Physicians and Cannabis

Oregon Cannabis and PhysiciansOn Saturday, I gave a fun talk at the National University of Natural Medicine’s Medical Cannabis Conference on “Oregon Cannabis Laws and Naturopathic Doctors.” I say it was fun because almost always, we corporate cannabis lawyers wind up speaking in front of other lawyers, accountants or industry entrepreneurs. Health professionals have a different and unique perspective. This talk was also enjoyable because I got to reacquaint myself with the caregiver side of the Oregon Medical Marijuana Program, a program my firm rarely advises on anymore, because, as a business proposition, it is all but dead.

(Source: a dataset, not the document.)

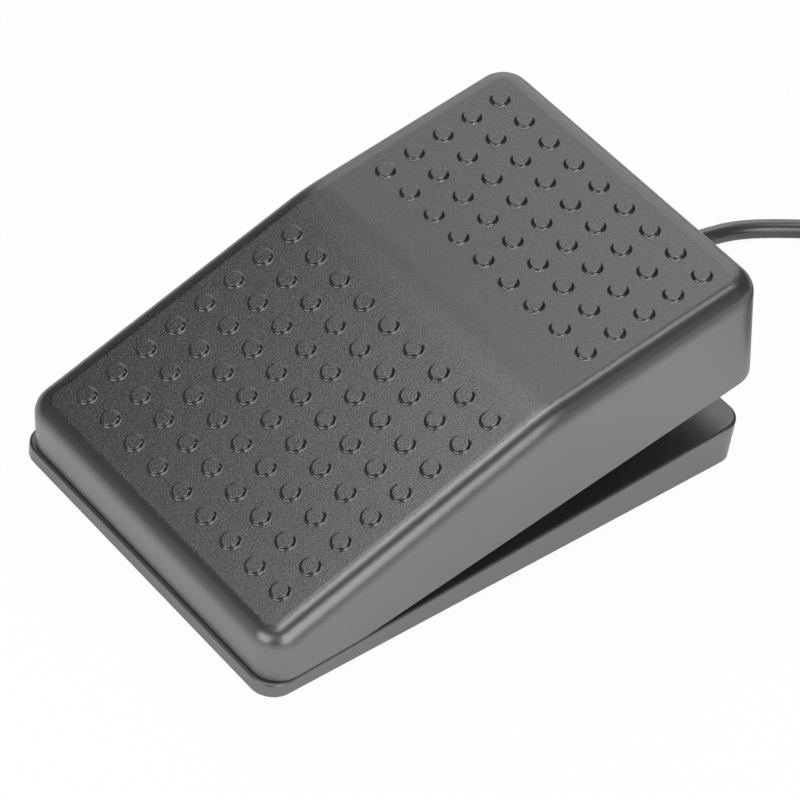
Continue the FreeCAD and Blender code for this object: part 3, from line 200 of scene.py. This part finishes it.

Perhaps the most fun part of the presentation, though, was the incredible number of questions called out in this one-hour talk on “Oregon Cannabis Laws and Naturopathic Doctors.” Here are some of the highlights.

What’s the deal with CBD/hemp right now? This spring, the DEA announced a new Final Rule regarding its classification of “marihuana extracts,” which caused a bunch of Colorado hemp growers to file suit. Even without the questionable DEA action, though, CBD remains firmly entrenched on Schedule I of the federal Controlled Substances Act. (Bills pop up from time to time attempting to change that.) Like medical marijuana, CBD may be legal under many states’ laws, including Oregon’s, but the federal picture is a whole ’nother story. Therefore, physicians should steer clear of advising patients that CBD extracts, topicals, concentrates, etc., are non-controlled substances when extracted from U.S. hemp– even if one can buy some of these products easily online, or in big box grocery stores.

Who can dispense medical cannabis in Oregon? Only an Oregon Health Authority (OHA) registered caregiver or grower, or a licensed OHA or Oregon Liquor Control Commission (OLCC) retail dispensary, can dispense medical cannabis in Oregon. Further, for a patient to acquire cannabis from any of these sources, the patient must first secure an “Attending Physician Statement” explaining that the individual “has been diagnosed with a debilitating medical condition and that the medical use of marijuana may mitigate the symptoms or effects…”. OAR 845-008-0010(4). The term “Attending Physician” is defined as “a Doctor of Medicine (MD) or Doctor of Osteopathy (DO).” OAR 845-008-0010(3). This means that naturopathic doctors, chiropractors, acupuncturists, etc., cannot facilitate access.

What have courts said about physicians discussing medical marijuana with patients? Mostly good things. Conant v. Walters, 309 F.3d 629 (9th Cir. 2002) held that the feds cannot revoke a physician’s DEA license to prescribe controlled substances, or investigate that physician, solely for “recommendation” of the use of medical marijuana. Other cases, like Rust v. Sullivan, 500 U.S. 173 (1991) and Planned Parenthood of S.E. PA. v. Casey, 505 U.S. 833 (1992) observe that regulations on physician speech may “impinge on the doctor-patient relationship” and that doctors have a First Amendment right not to speak, respectively. Because the Oregon Constitution has even broader speech protections than the U.S. Constitution, it seems that physicians in Oregon would be within their rights to discuss medical marijuana treatment of debilitating conditions with their patients.

What about other types of claims? In theory, we could see a patient or a patient’s representative bringing a tort claim against a doctor, if the doctor had recommended cannabis while the patient was prescribed other substances, resulting in a negative reaction. Unfortunately, due to the status of federal law, there is a relative paucity of cannabis research as compared to other controlled substances; but if there were not, it is possible cannabis would be contraindicated for any number of scheduled pharmaceutical drugs. Aside from traditional tort claims, we could also see a doctor get roped into a RICO suit for encouraging the violation of federal laws through providing basic patient services. We are not aware of any case involving physician liability for malpractice or RICO claims to date, but it’s possible.

How many cannabis patients can an Oregon physician have? A total of 450, without significant additional compliance hurdles. Yes, that’s a lot!